Katrina's Full Wrath Still Being Felt as Body Count Rises

As dawn broke over the ravaged Gulf Coast Tuesday morning, rescuers in boats and helicopters furiously searched for survivors of Hurricane Katrina.

Mississippi Gov. Haley Barbour says the death toll in just one Mississippi county could be as high as 80. Barbour says there were unconfirmed reports of up to 80 fatalities in Harrison County, which contains Gulfport and Biloxi, and the number was likely to rise.

In New Orleans, residents who had ridden out the brunt of Katrina now face a second more insidious threat as two different levee breaches send a churning sea of water from Lake Pontchartrain coursing through city streets.
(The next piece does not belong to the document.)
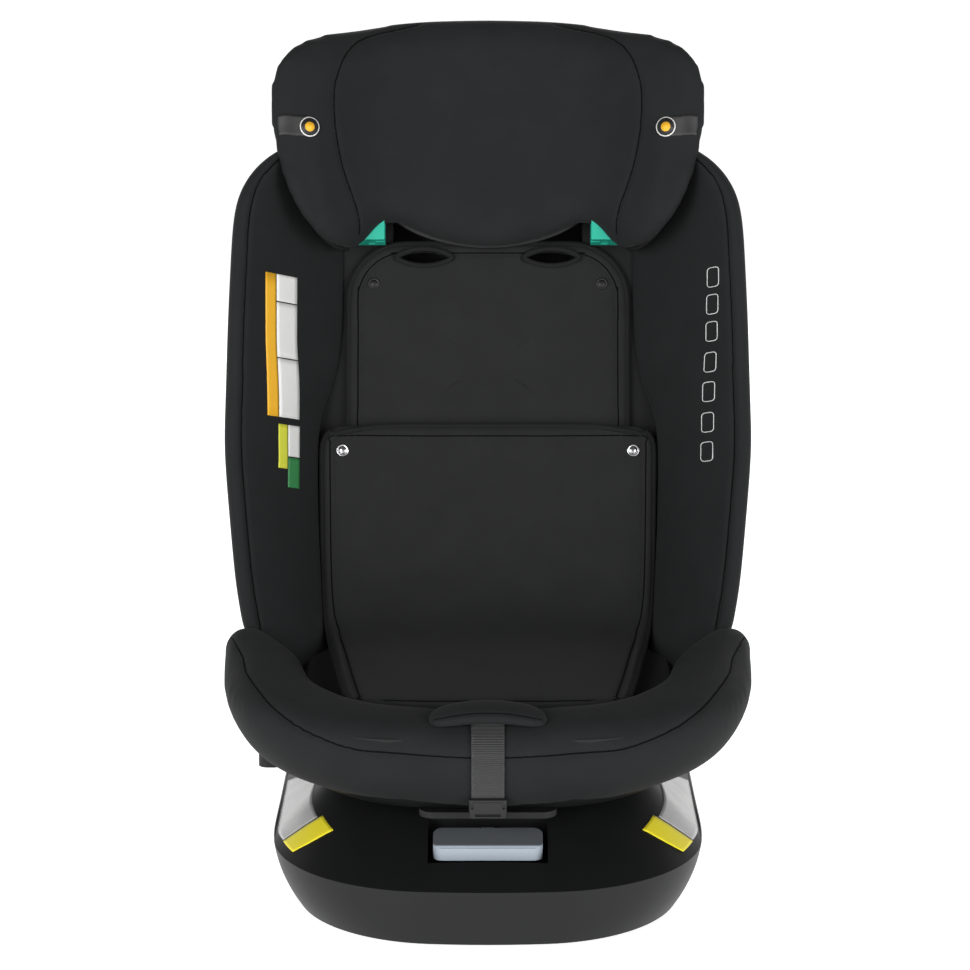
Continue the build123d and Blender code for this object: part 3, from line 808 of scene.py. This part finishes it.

Colonel Rich Wagenaar of the Army Corps of Engineers, says a breach in the eastern part of the city was causing flooding and ‘`significant evacuations'' in Orleans and St. Bernard parishes. He did not know how many people were affected by the flooding.

Authorities say there is also a levee breach in the western part of the city. Jason Binet, of the Army Corps of Engineers, says that breach began Monday afternoon and may have grown overnight.

Across the Gulf Coast, people were rescued as they clung to rooftops, hundreds of trees were uprooted and sailboats were flung about like toys when Katrina crashed ashore yesterday in what could become the most expensive storm in U.S. history.

Katrina knocked out power to more than a million people from Louisiana to the Florida Panhandle, and authorities say it could be two months before electricity is restored to everyone.